Namun yang jelas, rumor beredar bahwa keluarga pelaku telah menyiapkan tim hukum dalam jumlah besar untuk menghadapi kasus ini.
Pihak universitas pun turut buka suara.
Dekan FEB UGM, Didi Achjari, menyampaikan rasa duka mendalam atas meninggalnya Argo.
Ia menegaskan bahwa UGM mendukung penuh proses hukum yang adil dan transparan.
Pernyataan ini seolah menjadi penegas bahwa kampus menolak ikut campur dalam dinamika hukum yang sedang berlangsung.
Publik kini berharap proses hukum berjalan tanpa intervensi dan berdasarkan asas keadilan.
Sebagian masyarakat khawatir bahwa status sosial pelaku bisa menjadi penghalang bagi penegakan hukum yang semestinya berpihak pada kebenaran.
Lebih jauh, kasus ini juga membuka diskusi publik mengenai integritas sistem hukum di Indonesia.

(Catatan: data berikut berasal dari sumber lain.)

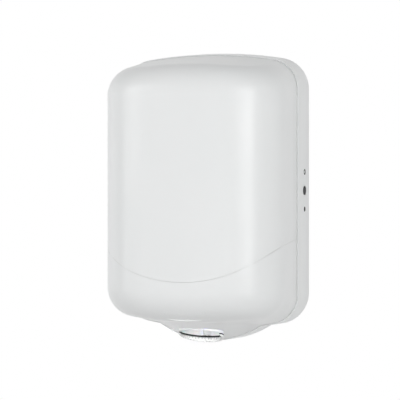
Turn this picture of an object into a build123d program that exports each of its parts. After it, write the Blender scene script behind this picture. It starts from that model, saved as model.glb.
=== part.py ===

Ketika seorang mahasiswa Fakultas Hukum kehilangan nyawa karena kelalaian pengemudi yang diduga ugal-ugalan, masyarakat ingin melihat apakah keadilan benar-benar bisa ditegakkan secara setara.
Apakah hukum hanya tajam ke bawah dan tumpul ke atas?
Atau justru ini akan menjadi momentum untuk menunjukkan bahwa siapa pun pelakunya, hukum tetap berlaku secara adil?
Kasus kematian Argo bukan hanya soal kecelakaan lalu lintas.
Lebih dari itu, ini menjadi simbol perjuangan keadilan sosial di tengah realitas bahwa kuasa uang kerap mempengaruhi arah hukum.